Pull out every line containing the string "bodies".

==========

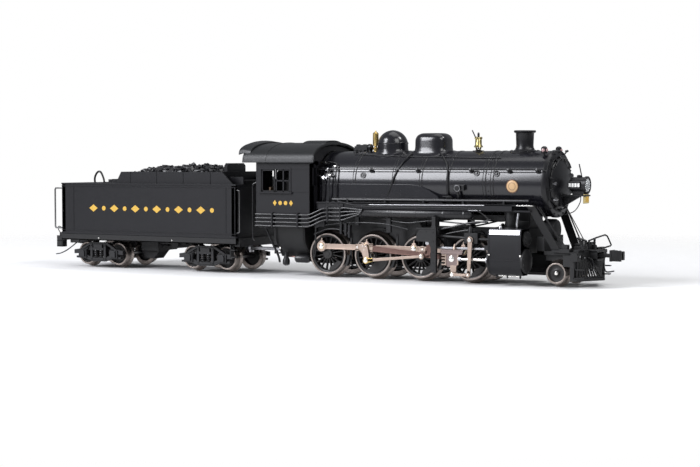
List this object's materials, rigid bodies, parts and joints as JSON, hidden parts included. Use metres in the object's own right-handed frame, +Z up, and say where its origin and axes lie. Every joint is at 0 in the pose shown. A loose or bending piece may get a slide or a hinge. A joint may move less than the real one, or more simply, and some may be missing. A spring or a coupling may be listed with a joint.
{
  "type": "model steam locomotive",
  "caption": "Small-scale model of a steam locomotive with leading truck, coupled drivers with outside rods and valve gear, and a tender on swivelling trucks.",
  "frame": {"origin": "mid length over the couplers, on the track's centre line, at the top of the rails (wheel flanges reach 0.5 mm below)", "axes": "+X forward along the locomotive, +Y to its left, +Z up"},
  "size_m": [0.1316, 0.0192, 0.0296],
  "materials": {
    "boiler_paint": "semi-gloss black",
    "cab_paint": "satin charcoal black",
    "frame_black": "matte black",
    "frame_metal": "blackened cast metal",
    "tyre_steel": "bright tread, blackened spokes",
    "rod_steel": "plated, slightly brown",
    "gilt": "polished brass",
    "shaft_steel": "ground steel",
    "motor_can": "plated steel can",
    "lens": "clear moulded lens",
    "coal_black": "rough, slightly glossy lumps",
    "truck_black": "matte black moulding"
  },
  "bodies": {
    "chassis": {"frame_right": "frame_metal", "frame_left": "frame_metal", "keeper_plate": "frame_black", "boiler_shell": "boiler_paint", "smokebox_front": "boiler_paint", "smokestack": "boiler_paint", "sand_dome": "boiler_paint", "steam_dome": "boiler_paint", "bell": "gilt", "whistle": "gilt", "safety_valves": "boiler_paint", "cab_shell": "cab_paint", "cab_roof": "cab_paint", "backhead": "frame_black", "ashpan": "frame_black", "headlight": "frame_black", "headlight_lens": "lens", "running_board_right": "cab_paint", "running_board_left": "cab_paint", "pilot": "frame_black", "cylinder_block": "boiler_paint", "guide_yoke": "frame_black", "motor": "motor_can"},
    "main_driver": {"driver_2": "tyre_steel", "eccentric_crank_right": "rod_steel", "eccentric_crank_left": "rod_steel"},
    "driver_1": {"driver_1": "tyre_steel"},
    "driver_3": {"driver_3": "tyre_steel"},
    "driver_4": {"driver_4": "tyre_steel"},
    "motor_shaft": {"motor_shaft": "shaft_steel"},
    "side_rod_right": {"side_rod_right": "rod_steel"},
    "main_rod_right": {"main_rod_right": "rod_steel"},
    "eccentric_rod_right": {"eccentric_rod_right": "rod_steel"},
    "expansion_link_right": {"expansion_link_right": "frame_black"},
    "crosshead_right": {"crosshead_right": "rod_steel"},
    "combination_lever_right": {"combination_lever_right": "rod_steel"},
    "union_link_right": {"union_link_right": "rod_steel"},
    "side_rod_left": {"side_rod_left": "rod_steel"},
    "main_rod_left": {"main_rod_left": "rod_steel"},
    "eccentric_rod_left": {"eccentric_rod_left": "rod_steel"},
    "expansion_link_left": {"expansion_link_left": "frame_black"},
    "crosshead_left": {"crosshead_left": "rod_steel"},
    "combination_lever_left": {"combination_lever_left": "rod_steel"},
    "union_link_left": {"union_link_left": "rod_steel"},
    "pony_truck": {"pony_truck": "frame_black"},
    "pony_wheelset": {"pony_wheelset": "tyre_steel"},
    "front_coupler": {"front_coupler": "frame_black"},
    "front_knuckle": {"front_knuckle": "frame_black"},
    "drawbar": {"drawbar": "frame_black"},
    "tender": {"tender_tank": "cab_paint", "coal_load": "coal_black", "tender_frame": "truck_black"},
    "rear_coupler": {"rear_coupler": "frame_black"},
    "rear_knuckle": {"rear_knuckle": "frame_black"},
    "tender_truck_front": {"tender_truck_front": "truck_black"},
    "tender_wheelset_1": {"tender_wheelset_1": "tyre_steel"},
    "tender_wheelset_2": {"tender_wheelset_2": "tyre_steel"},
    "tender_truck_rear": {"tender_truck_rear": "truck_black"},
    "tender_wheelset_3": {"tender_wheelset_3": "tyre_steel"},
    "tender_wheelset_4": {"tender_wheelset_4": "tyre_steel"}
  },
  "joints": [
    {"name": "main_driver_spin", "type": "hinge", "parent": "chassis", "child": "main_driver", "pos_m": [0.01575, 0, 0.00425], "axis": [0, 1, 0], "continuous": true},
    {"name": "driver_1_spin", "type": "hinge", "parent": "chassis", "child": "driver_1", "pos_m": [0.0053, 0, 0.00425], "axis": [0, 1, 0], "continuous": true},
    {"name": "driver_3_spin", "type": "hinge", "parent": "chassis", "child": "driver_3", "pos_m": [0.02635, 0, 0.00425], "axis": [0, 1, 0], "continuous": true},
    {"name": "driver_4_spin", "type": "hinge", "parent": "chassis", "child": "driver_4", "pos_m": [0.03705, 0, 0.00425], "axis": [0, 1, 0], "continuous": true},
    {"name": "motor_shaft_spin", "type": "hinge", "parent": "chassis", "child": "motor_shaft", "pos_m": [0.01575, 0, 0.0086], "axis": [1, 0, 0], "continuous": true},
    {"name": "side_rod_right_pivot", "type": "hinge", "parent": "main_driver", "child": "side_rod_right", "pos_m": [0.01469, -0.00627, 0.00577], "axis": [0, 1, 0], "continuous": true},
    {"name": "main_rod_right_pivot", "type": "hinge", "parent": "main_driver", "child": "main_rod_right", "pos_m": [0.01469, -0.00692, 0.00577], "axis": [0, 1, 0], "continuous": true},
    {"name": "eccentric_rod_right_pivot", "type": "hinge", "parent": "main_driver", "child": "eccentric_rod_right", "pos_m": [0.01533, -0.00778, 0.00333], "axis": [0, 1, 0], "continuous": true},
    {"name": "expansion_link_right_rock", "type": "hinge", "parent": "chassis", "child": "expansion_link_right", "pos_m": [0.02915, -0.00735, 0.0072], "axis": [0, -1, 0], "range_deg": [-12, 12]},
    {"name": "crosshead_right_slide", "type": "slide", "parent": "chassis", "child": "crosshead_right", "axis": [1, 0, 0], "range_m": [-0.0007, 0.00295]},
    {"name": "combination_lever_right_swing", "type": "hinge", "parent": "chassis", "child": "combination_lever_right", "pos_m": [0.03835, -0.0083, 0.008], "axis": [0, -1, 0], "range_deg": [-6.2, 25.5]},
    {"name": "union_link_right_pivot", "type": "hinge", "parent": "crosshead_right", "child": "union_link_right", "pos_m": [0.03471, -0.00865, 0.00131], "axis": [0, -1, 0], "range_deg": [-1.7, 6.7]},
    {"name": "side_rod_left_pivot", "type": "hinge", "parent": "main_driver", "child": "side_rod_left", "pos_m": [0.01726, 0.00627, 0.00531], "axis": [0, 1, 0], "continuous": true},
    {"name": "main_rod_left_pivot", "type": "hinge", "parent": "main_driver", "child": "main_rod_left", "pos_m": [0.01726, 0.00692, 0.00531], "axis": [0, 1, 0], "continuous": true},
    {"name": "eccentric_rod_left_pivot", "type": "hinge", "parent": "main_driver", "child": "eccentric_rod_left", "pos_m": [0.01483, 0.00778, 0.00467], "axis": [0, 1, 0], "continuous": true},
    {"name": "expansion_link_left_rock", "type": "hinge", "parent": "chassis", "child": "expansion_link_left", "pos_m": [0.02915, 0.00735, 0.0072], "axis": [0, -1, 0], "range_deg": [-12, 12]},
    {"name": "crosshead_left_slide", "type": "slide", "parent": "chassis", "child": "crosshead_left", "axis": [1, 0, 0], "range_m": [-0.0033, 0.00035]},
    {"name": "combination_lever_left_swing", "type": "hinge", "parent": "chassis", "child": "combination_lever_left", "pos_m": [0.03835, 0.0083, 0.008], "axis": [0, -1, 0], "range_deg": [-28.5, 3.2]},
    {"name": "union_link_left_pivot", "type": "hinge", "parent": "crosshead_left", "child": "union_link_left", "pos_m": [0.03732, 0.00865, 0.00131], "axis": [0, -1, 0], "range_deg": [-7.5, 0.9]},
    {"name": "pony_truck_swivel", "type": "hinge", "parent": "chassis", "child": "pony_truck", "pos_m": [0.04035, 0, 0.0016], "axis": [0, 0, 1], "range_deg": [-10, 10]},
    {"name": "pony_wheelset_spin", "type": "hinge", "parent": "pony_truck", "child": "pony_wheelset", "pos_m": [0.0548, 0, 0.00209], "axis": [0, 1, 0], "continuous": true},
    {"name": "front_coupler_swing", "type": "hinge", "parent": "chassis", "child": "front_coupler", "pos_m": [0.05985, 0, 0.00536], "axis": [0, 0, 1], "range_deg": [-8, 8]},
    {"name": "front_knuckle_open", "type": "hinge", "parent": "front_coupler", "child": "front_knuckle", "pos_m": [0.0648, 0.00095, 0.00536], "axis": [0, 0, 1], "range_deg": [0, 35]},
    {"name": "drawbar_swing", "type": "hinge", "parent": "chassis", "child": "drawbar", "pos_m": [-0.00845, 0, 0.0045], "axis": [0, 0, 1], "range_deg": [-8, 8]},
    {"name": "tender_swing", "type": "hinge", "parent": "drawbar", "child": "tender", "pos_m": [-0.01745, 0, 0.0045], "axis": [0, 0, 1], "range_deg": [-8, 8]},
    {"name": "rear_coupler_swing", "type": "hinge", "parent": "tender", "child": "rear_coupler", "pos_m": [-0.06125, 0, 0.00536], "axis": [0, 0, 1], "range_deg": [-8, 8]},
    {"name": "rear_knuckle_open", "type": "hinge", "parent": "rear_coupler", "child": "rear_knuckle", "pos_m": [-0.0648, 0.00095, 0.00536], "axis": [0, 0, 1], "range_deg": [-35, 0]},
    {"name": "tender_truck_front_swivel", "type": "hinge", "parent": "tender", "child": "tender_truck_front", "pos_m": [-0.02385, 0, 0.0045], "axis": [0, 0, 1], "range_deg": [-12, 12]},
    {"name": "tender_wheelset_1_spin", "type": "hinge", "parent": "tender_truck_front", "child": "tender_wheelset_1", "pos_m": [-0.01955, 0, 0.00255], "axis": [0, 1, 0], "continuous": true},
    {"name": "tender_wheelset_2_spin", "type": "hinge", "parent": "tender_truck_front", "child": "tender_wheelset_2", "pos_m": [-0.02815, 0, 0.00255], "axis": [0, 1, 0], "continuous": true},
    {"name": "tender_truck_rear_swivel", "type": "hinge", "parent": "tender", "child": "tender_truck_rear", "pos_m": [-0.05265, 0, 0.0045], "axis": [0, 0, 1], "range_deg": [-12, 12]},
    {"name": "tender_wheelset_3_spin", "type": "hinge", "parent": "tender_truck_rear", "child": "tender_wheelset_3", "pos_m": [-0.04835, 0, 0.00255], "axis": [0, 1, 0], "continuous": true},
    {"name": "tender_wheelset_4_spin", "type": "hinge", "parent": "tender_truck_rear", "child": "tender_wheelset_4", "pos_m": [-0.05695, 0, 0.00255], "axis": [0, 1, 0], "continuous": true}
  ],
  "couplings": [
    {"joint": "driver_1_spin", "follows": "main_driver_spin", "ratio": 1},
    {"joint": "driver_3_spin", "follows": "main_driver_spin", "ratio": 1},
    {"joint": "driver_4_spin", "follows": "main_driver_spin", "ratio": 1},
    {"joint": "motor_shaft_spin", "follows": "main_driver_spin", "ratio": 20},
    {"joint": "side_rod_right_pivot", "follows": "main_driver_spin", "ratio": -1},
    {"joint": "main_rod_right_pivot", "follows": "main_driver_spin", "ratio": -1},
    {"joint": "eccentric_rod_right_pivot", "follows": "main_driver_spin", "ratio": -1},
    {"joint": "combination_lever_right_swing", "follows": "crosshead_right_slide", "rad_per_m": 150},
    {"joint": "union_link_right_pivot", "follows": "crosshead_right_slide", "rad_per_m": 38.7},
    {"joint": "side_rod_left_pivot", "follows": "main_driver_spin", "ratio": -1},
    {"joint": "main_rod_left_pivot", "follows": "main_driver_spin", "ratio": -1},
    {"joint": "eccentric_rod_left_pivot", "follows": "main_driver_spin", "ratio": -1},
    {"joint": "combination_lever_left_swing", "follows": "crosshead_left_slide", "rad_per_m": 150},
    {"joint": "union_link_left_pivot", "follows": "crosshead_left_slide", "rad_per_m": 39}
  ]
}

==========

## RESULT OF THE EXERCISE
List this object's materials, rigid bodies, parts and joints as JSON, hidden parts included. Use metres in the object's own right-handed frame, +Z up, and say where its origin and axes lie. Every joint is at 0 in the pose shown. A loose or bending piece may get a slide or a hinge. A joint may move less than the real one, or more simply, and some may be missing. A spring or a coupling may be listed with a joint.
  "bodies": {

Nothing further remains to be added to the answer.